» Recorded data:
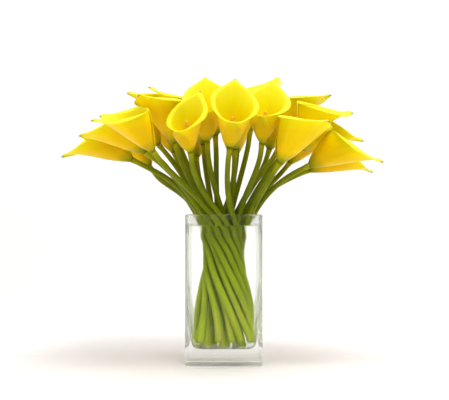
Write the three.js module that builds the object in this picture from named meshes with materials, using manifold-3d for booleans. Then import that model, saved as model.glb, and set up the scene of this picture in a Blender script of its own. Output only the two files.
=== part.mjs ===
// A hand-tied bunch of yellow calla lilies standing in water in a square clear glass vase.
// Millimetres, +Z up. The origin is the centre of the vase's flat underside, and -Y is the front.
import * as THREE from "three";
import { mergeVertices } from "three/addons/utils/BufferGeometryUtils.js";
import Module from "manifold-3d";

// ---- Driving dimensions

const GAP = 0.3; // kept between pieces that meet

const VASE = {
  width: 102, // outside, both ways
  height: 200,
  corner: 9, // radius of the upright outer corners
  foot: 2.5, // rounding of the bottom edge
  rimWall: 4.4,
  footWall: 8.4, // the wall thickens below the shoulder
  shoulder: 112, // height
  base: 23, // thickness of the glass under the water
  cove: 13, // rounding between the inside walls and the floor
};
const WATER = { freeboard: 16 }; // from the rim down to the water
const STEM = { footDiameter: 9.6, neckDiameter: 6.6, sides: 6, steps: 14 };
const BLOOM = {
  length: 80, // from the neck to the tip
  mouth: 48, // diameter at the rim
  flare: 3, // how far the lip turns out beyond that
  lowSide: 0.54, // height of the rim opposite the tip, as a share of the length
  shoulderSide: 0.86, // height of the rim beside the tip, as a share of the length
  recurve: 8, // how far the blade on the tip's side bends outwards
  wall: 1.6,
  sides: 10,
};
const SPADIX = { diameter: 6, length: 34, seat: 9 }; // seat: height of its foot in the spathe
const BUNCH = {
  clearance: 0.8, // least gap from a stem to its neighbours and to the glass
  bloomRoom: 3.8, // gap that the blooms' rough outlines keep
  waistDrop: 51, // from the vase's rim down to where the stems cross
  packing: 0.78, // share of the waist's circle that the stems fill
  splay: 1.45, // how hard the feet are spread against the walls
  twist: 70, // degrees that a stem turns round the bunch between its waist and its neck
  footTwist: 80, // degrees that it turns between its foot and its waist
  neckRise: 99, // from the rim up to the neck of a flower over the middle
  sag: 36, // how much lower the necks are at the reach
  reach: 122, // how far the outermost necks stand from the middle
  lean: 68, // degrees from upright at the reach to the side
  leanPower: 2, // how late that lean comes in on the way out
  depthLean: 40, // degrees at the reach towards the front and the back
};

// One row per flower. x and y: where its neck stands. rise and droop: how much higher it stands and how
// many degrees further it leans sideways than its place in the dome asks for. turn: degrees from the
// outer side of the flower round to its tip. size: a factor on the bloom.
const FLOWERS = [
  { x: 7, y: -80, rise: 4, droop: 6, turn: 170, size: 1.0 },
  { x: 70, y: -70, rise: -6, droop: 8, turn: -20, size: 1.12 },
  { x: 38, y: -50, rise: 2, droop: 0, turn: 145, size: 0.96 },
  { x: -38, y: -78, rise: 4, droop: 0, turn: 155, size: 0.88 },
  { x: -60, y: -48, rise: 4, droop: 2, turn: 10, size: 1.0 },
  { x: -80, y: -78, rise: 20, droop: 8, turn: -14, size: 1.04 },
  { x: -100, y: -44, rise: 12, droop: 8, turn: 20, size: 1.04 },
  { x: -112, y: -6, rise: 16, droop: 6, turn: 5, size: 1.08 },
  { x: -104, y: 32, rise: 8, droop: 4, turn: 20, size: 1.0 },
  { x: 108, y: -36, rise: 2, droop: 10, turn: 8, size: 1.12 },
  { x: 104, y: 6, rise: 8, droop: 8, turn: -10, size: 1.0 },
  { x: 82, y: -16, rise: 8, droop: 8, turn: 20, size: 1.06 },
  { x: 110, y: 38, rise: 4, droop: 12, turn: 0, size: 1.04 },
  { x: 58, y: 2, rise: 8, droop: 8, turn: -20, size: 1.06 },
  { x: 28, y: 6, rise: 0, droop: 4, turn: 20, size: 1.02 },
  { x: -16, y: 8, rise: 0, droop: 2, turn: -40, size: 1.02 },
  { x: -60, y: 10, rise: 6, droop: 6, turn: 15, size: 1.02 },
  { x: -84, y: -8, rise: 8, droop: 8, turn: -25, size: 1.04 },
  { x: -14, y: -42, rise: -6, droop: 2, turn: 190, size: 1.0 },
  { x: 17, y: -34, rise: -4, droop: 2, turn: 165, size: 0.93 },
  { x: -44, y: -14, rise: 0, droop: 4, turn: -10, size: 1.0 },
  { x: -86, y: 62, rise: 10, droop: 4, turn: 10, size: 1.0 },
  { x: -60, y: 50, rise: 2, droop: 4, turn: -20, size: 1.0 },
  { x: -26, y: 50, rise: 0, droop: 2, turn: 30, size: 1.0 },
  { x: 18, y: 44, rise: 0, droop: 2, turn: -30, size: 1.0 },
  { x: 54, y: 46, rise: 0, droop: 4, turn: 20, size: 1.0 },
  { x: 84, y: 60, rise: 2, droop: 8, turn: -10, size: 1.0 },
  { x: -40, y: 90, rise: 4, droop: 0, turn: 10, size: 1.0 },
  { x: 16, y: 88, rise: 4, droop: 0, turn: -20, size: 1.0 },
];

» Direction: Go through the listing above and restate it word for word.

» Right answer:
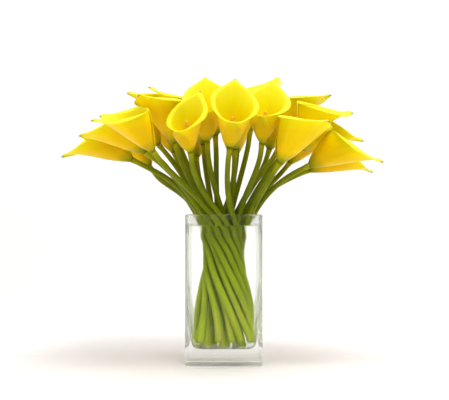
Write the three.js module that builds the object in this picture from named meshes with materials, using manifold-3d for booleans. Then import that model, saved as model.glb, and set up the scene of this picture in a Blender script of its own. Output only the two files.
=== part.mjs ===
// A hand-tied bunch of yellow calla lilies standing in water in a square clear glass vase.
// Millimetres, +Z up. The origin is the centre of the vase's flat underside, and -Y is the front.
import * as THREE from "three";
import { mergeVertices } from "three/addons/utils/BufferGeometryUtils.js";
import Module from "manifold-3d";

// ---- Driving dimensions

const GAP = 0.3; // kept between pieces that meet

const VASE = {
  width: 102, // outside, both ways
  height: 200,
  corner: 9, // radius of the upright outer corners
  foot: 2.5, // rounding of the bottom edge
  rimWall: 4.4,
  footWall: 8.4, // the wall thickens below the shoulder
  shoulder: 112, // height
  base: 23, // thickness of the glass under the water
  cove: 13, // rounding between the inside walls and the floor
};
const WATER = { freeboard: 16 }; // from the rim down to the water
const STEM = { footDiameter: 9.6, neckDiameter: 6.6, sides: 6, steps: 14 };
const BLOOM = {
  length: 80, // from the neck to the tip
  mouth: 48, // diameter at the rim
  flare: 3, // how far the lip turns out beyond that
  lowSide: 0.54, // height of the rim opposite the tip, as a share of the length
  shoulderSide: 0.86, // height of the rim beside the tip, as a share of the length
  recurve: 8, // how far the blade on the tip's side bends outwards
  wall: 1.6,
  sides: 10,
};
const SPADIX = { diameter: 6, length: 34, seat: 9 }; // seat: height of its foot in the spathe
const BUNCH = {
  clearance: 0.8, // least gap from a stem to its neighbours and to the glass
  bloomRoom: 3.8, // gap that the blooms' rough outlines keep
  waistDrop: 51, // from the vase's rim down to where the stems cross
  packing: 0.78, // share of the waist's circle that the stems fill
  splay: 1.45, // how hard the feet are spread against the walls
  twist: 70, // degrees that a stem turns round the bunch between its waist and its neck
  footTwist: 80, // degrees that it turns between its foot and its waist
  neckRise: 99, // from the rim up to the neck of a flower over the middle
  sag: 36, // how much lower the necks are at the reach
  reach: 122, // how far the outermost necks stand from the middle
  lean: 68, // degrees from upright at the reach to the side
  leanPower: 2, // how late that lean comes in on the way out
  depthLean: 40, // degrees at the reach towards the front and the back
};

// One row per flower. x and y: where its neck stands. rise and droop: how much higher it stands and how
// many degrees further it leans sideways than its place in the dome asks for. turn: degrees from the
// outer side of the flower round to its tip. size: a factor on the bloom.
const FLOWERS = [
  { x: 7, y: -80, rise: 4, droop: 6, turn: 170, size: 1.0 },
  { x: 70, y: -70, rise: -6, droop: 8, turn: -20, size: 1.12 },
  { x: 38, y: -50, rise: 2, droop: 0, turn: 145, size: 0.96 },
  { x: -38, y: -78, rise: 4, droop: 0, turn: 155, size: 0.88 },
  { x: -60, y: -48, rise: 4, droop: 2, turn: 10, size: 1.0 },
  { x: -80, y: -78, rise: 20, droop: 8, turn: -14, size: 1.04 },
  { x: -100, y: -44, rise: 12, droop: 8, turn: 20, size: 1.04 },
  { x: -112, y: -6, rise: 16, droop: 6, turn: 5, size: 1.08 },
  { x: -104, y: 32, rise: 8, droop: 4, turn: 20, size: 1.0 },
  { x: 108, y: -36, rise: 2, droop: 10, turn: 8, size: 1.12 },
  { x: 104, y: 6, rise: 8, droop: 8, turn: -10, size: 1.0 },
  { x: 82, y: -16, rise: 8, droop: 8, turn: 20, size: 1.06 },
  { x: 110, y: 38, rise: 4, droop: 12, turn: 0, size: 1.04 },
  { x: 58, y: 2, rise: 8, droop: 8, turn: -20, size: 1.06 },
  { x: 28, y: 6, rise: 0, droop: 4, turn: 20, size: 1.02 },
  { x: -16, y: 8, rise: 0, droop: 2, turn: -40, size: 1.02 },
  { x: -60, y: 10, rise: 6, droop: 6, turn: 15, size: 1.02 },
  { x: -84, y: -8, rise: 8, droop: 8, turn: -25, size: 1.04 },
  { x: -14, y: -42, rise: -6, droop: 2, turn: 190, size: 1.0 },
  { x: 17, y: -34, rise: -4, droop: 2, turn: 165, size: 0.93 },
  { x: -44, y: -14, rise: 0, droop: 4, turn: -10, size: 1.0 },
  { x: -86, y: 62, rise: 10, droop: 4, turn: 10, size: 1.0 },
  { x: -60, y: 50, rise: 2, droop: 4, turn: -20, size: 1.0 },
  { x: -26, y: 50, rise: 0, droop: 2, turn: 30, size: 1.0 },
  { x: 18, y: 44, rise: 0, droop: 2, turn: -30, size: 1.0 },
  { x: 54, y: 46, rise: 0, droop: 4, turn: 20, size: 1.0 },
  { x: 84, y: 60, rise: 2, droop: 8, turn: -10, size: 1.0 },
  { x: -40, y: 90, rise: 4, droop: 0, turn: 10, size: 1.0 },
  { x: 16, y: 88, rise: 4, droop: 0, turn: -20, size: 1.0 },
];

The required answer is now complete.